The production of SA, siderophores, and cell-wall lytic enzymes such as chitinase and β-1,3-glucanase is considered important to biocontrol [7, 22]. Bacterially produced SA mediates induced systemic resistance (ISR) in plants and works as an antimicrobial agent against various pathogens [12]. In addition to mediating ISR, SA also acts as a precursor for the production of siderophores, the presence of which pre-empts iron in an environment like soil, rhizosphere, phyllosphere etc., and nutritionally challenges invading pathogens [22]. Although the antagonistic potential of non–chitinase producing Pseudomonas sp. PRGB06 toward entomopathogenic fungi has already been reported [11], the results of the present study proved the antagonistic activity of this bacterial strain toward more than one phytopathogenic fungus. The present results were also in accordance with those of previous studies, which reported a lack of correlation between chitinase production and antagonism against pathogenic fungi [7]. Several mechanisms have already been described for biocontrol agents to explain their antagonistic effect on pathogenic fungi in vitro and in vivo, and these mechanisms may vary in different strains of the same species [7, 21]. In this study, the chitinase-producing bacterial strains were only effective against one phytopathogenic fungi, P. capsici, which has little chitin in its cell wall, implying that the observed biocontrol activity of the bacterial strains may have been caused by the production of β-1,3-glucanase, a siderophore, and/or SA [22]. Therefore, the application of bacterial strains with multifaceted traits for PGP activity is more beneficial.

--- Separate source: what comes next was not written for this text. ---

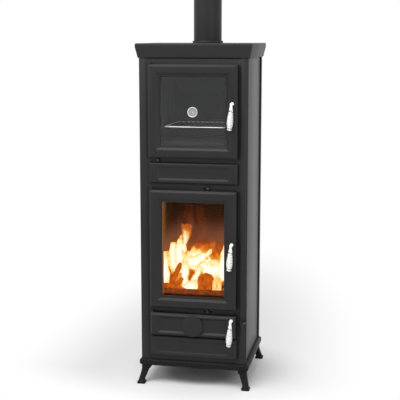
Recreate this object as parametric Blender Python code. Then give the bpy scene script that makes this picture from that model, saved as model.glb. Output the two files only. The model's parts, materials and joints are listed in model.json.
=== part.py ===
"""Wood stove with an oven above the fire, a flue pipe and three doors.

Metres, +Z up. The stove is drawn with x = 0 at its middle, y = 0 at the face of its front frame,
y growing to the back, and z = 0 on the floor. The empty called stove then moves it back or forth,
so that the world's origin is below the middle of the whole.
"""

import math
from collections import namedtuple

import bmesh
import bpy
from mathutils import Vector

# Clearances
SEAT = 0.0003  # between pieces that touch
RUNNING = 0.0015  # beside pieces that slide or turn
OVERRUN = 0.012  # how far a cut runs past a face
BITE = 0.001  # how far joined shapes reach into each other

# Body
BODY_WIDTH = 0.450
BODY_DEPTH = 0.400
SHEET = 0.003
SIDE_INSET = 0.0055  # how far the side panels lie inside the body's corners
REAR_WRAP = 0.022  # how far the rear panel wraps round each side

# Levels of the front, from the floor up
LEG_HEIGHT = 0.078
PLATE_THICKNESS = 0.030
BOTTOM_RAIL = 0.017
LOWER_PANEL_HEIGHT = 0.090
ASH_JOINT = 0.004
ASH_DOOR_HEIGHT = 0.098
FIRE_RAIL = 0.022
FIRE_DOOR_HEIGHT = 0.500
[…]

Bacterial inoculation has been reported to have a positive influence on various plant-growth parameters, including root and shoot length, seedling vigor, and dry biomass. ACC deaminase and SA-producing bacteria has been reported to prevent the inhibition of root elongation by decreasing the level of growth-limiting ethylene through hydrolytic cleavage (deaminase activity) of the ethylene-biosynthesis precursor ACC and inhibiting the activity of ACS (ACC synthase) [10, 12, 27]. However, the significant increase in the root length of the crop plants treated with ACC deaminase-negative Pseudomonas sp. PRGB06 suggests that the effects of other PGP traits such as IAA, SA, cytokinin, and gibberellic acid should also be considered in addition to just ACC deaminase activity [3, 7, 28]. The absence of any concomitant increase in root length relative to the magnitude of ACC deaminase activity in this study also confirms the previous report that an optimum of ≥ 20 nmol α-ketobutyrate/h/mg protein is sufficient for bacterial strains to have PGP properties [28]. Nonetheless, growth promotion of the canola and tomato test plants under gnotobiotic conditions confirmed the beneficial effects of insect (i.e., DBM) gut bacterial strains on crop growth.

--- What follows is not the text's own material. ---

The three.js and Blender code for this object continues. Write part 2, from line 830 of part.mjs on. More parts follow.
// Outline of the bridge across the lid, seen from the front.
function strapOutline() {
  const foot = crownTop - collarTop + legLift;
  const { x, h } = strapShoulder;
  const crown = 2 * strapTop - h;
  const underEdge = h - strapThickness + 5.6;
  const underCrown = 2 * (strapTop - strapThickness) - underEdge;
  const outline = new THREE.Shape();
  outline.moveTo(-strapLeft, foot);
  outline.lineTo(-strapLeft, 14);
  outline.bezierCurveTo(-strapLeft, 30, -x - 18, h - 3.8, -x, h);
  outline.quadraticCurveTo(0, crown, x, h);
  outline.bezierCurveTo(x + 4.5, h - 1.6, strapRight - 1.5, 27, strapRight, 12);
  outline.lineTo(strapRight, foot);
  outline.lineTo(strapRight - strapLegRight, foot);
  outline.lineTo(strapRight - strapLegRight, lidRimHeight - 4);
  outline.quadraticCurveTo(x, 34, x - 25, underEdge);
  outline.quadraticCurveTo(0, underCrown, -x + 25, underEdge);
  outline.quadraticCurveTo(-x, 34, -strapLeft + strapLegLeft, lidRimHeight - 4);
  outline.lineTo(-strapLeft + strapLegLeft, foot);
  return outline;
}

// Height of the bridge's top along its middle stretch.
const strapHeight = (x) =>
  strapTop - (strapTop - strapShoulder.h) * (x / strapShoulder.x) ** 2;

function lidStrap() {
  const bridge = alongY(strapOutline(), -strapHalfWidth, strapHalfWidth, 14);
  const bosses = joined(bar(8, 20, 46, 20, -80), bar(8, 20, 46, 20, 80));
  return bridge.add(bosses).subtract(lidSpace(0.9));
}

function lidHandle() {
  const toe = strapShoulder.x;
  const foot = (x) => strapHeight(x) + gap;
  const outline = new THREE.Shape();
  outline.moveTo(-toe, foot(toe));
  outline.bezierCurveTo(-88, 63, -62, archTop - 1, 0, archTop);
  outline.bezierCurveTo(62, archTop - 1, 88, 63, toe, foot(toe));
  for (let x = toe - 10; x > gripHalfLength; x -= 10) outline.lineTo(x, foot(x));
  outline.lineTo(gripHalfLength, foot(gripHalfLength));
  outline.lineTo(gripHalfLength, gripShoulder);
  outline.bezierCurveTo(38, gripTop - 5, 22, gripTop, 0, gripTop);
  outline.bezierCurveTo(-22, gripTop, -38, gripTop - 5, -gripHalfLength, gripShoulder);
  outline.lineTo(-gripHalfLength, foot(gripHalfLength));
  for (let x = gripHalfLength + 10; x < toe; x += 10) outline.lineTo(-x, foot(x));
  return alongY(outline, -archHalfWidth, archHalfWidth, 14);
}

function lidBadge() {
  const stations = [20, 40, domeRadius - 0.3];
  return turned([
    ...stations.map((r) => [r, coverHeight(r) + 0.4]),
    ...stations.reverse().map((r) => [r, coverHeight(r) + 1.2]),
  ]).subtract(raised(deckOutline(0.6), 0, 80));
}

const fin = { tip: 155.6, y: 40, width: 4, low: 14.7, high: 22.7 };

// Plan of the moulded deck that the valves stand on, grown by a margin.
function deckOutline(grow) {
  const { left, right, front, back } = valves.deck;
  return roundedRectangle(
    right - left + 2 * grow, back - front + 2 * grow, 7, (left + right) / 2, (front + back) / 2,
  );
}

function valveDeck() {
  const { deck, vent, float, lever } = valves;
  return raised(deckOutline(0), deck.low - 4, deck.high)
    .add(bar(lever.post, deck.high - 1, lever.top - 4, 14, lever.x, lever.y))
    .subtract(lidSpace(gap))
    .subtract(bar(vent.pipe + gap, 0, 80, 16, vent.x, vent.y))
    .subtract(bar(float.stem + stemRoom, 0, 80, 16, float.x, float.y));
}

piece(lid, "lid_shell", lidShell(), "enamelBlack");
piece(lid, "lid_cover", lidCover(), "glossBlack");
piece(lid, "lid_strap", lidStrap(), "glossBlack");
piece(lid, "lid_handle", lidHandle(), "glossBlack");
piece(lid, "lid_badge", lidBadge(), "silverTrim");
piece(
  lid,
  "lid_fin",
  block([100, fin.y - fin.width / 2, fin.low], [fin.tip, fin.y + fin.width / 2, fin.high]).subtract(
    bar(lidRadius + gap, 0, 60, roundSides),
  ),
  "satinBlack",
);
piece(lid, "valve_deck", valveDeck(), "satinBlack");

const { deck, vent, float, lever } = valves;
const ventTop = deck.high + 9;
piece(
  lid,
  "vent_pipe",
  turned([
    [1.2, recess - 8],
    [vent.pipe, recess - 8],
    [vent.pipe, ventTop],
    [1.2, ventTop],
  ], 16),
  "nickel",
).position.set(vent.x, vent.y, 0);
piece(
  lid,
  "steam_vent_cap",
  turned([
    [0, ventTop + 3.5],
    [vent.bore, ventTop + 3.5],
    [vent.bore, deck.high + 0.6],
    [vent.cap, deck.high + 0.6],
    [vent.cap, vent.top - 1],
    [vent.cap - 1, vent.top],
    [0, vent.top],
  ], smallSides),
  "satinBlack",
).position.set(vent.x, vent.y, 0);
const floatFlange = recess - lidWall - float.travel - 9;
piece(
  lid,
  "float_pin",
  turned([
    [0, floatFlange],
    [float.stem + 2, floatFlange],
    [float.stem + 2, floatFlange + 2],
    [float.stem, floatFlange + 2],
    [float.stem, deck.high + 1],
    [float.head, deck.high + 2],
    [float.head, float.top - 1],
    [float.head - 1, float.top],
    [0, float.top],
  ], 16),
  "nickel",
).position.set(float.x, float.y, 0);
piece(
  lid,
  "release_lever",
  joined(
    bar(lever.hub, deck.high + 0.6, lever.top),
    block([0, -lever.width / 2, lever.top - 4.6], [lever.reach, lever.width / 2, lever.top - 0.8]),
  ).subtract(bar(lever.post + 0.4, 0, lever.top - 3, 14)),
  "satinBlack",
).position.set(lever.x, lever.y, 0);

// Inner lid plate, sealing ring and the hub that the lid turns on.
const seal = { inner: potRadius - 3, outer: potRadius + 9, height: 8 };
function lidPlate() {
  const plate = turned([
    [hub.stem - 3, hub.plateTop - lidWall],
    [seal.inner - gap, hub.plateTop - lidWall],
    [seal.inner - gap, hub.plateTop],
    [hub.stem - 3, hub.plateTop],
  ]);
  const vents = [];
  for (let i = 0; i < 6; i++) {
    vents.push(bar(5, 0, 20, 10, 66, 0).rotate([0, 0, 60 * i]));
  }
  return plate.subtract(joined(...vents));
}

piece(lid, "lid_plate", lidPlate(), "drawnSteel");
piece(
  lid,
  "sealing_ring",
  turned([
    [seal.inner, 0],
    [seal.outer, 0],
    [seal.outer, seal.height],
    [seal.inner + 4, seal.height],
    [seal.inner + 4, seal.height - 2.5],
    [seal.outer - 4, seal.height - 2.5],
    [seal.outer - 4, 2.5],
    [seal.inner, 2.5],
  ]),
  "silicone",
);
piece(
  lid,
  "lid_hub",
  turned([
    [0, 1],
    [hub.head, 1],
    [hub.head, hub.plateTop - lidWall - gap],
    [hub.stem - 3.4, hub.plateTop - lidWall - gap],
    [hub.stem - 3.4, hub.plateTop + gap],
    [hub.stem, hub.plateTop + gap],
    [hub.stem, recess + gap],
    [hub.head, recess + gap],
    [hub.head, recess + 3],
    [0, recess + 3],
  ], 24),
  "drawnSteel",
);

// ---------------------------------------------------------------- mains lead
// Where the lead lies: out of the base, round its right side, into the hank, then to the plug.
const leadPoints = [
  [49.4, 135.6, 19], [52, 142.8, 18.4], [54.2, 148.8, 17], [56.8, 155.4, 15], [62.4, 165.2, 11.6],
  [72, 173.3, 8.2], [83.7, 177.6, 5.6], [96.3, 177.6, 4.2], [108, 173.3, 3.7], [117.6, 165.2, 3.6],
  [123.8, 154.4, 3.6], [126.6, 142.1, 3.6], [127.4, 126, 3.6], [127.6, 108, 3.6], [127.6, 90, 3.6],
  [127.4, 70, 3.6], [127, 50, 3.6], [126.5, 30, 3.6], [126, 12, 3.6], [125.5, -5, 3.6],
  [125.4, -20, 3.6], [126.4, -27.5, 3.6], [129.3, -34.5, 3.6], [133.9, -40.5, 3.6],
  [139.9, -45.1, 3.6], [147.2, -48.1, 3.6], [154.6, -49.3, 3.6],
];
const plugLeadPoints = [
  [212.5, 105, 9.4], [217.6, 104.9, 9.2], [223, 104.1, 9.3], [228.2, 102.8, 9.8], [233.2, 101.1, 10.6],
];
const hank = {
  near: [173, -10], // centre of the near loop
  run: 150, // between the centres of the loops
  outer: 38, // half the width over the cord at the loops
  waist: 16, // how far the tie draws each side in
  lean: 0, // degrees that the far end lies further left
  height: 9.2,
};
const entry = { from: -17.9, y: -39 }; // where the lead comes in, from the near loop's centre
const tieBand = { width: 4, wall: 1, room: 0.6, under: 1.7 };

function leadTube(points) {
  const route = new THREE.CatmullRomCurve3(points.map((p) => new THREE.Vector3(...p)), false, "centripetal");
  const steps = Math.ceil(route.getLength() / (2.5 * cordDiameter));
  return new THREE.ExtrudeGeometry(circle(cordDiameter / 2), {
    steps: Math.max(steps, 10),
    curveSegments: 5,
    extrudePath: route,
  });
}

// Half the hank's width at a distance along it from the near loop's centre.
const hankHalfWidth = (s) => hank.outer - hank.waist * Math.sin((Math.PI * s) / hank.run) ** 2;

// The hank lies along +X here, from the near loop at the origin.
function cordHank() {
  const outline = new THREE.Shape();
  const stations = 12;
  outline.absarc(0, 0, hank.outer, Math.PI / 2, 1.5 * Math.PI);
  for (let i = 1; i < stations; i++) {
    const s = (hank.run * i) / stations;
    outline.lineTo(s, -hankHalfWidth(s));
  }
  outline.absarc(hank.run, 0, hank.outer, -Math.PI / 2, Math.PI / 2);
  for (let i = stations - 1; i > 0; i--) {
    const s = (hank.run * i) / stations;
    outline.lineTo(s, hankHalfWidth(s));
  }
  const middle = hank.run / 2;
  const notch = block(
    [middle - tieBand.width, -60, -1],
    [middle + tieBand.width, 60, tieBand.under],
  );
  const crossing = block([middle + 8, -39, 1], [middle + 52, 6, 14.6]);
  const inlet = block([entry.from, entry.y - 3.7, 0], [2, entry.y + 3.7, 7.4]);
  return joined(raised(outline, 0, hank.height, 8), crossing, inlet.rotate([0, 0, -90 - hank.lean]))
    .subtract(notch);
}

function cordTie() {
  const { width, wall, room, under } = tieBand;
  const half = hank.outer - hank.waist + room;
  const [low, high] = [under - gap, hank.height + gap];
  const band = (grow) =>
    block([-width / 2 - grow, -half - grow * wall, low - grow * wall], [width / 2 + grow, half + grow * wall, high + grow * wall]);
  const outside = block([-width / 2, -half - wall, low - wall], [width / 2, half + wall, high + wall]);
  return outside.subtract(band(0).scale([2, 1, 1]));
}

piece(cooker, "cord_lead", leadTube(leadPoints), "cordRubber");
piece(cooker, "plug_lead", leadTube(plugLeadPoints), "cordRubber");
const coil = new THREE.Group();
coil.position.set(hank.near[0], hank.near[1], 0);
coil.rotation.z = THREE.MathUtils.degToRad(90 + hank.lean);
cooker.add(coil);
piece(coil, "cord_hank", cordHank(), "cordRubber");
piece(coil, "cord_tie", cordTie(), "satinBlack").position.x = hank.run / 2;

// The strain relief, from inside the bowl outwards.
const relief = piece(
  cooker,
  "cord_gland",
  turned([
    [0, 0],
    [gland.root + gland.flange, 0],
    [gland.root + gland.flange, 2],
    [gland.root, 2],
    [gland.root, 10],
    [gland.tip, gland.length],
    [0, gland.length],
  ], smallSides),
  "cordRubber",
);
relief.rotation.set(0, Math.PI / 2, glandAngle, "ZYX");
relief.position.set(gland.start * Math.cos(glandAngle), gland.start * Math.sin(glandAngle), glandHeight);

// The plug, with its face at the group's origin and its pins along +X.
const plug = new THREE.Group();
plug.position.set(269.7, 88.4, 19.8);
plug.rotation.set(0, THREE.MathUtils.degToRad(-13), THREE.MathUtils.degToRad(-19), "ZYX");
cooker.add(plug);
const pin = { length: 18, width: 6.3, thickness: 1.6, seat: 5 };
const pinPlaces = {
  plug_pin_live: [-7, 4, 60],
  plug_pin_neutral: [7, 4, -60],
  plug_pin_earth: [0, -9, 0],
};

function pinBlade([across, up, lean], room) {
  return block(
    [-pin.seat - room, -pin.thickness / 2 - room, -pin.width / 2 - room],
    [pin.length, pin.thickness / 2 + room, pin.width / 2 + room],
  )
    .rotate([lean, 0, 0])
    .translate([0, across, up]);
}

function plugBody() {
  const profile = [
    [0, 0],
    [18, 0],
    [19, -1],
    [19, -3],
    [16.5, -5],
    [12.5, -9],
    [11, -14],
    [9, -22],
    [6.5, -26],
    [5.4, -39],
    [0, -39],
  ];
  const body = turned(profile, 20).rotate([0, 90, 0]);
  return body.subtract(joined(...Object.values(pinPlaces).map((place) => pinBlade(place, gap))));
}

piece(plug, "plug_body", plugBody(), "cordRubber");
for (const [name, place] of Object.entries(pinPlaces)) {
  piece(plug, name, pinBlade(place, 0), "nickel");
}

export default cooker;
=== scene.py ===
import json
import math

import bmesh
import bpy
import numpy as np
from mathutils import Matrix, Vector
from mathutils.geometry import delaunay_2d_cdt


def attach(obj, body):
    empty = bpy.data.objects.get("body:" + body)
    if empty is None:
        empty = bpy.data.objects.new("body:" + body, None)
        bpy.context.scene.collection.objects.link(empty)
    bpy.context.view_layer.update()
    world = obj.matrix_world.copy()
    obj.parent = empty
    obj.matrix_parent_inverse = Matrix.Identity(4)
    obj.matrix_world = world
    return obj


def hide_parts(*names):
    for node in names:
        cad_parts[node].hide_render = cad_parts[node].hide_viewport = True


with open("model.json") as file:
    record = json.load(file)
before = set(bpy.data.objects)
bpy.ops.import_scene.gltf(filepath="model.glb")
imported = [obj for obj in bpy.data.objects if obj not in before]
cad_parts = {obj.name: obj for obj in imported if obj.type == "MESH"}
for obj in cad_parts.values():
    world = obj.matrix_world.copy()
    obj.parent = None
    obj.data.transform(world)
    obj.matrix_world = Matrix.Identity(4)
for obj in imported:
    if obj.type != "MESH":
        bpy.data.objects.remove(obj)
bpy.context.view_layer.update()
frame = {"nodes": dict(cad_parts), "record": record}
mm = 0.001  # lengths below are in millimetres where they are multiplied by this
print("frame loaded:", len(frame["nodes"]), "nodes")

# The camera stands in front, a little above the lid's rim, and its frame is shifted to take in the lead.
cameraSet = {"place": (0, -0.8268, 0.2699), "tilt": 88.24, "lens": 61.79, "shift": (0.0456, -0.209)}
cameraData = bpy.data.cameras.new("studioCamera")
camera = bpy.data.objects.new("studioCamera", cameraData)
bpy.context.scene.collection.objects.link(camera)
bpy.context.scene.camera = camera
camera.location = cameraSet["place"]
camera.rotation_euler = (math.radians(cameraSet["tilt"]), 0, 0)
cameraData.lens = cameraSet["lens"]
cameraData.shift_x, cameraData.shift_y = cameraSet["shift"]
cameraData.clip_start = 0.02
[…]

The bacterial strains tested negative for deleterious traits, such as pectinase and HCN production; the latter interferes with the cytochrome P450 system in crop plants [15], thus rendering it an antagonistic trait [22]. In conclusion, the PGP traits of the DBM gut bacterial strains and their positive effects on the growth of the tested plant species suggested that insect guts may be a potential niche for the isolation of beneficial PGP bacteria. Furthermore, the use of such bacterial strains, with multiple beneficial traits and lack of negative traits, as a bioinoculants can simultaneously increase plant growth and mineral uptake by crop plants, eventually increasing crop yield.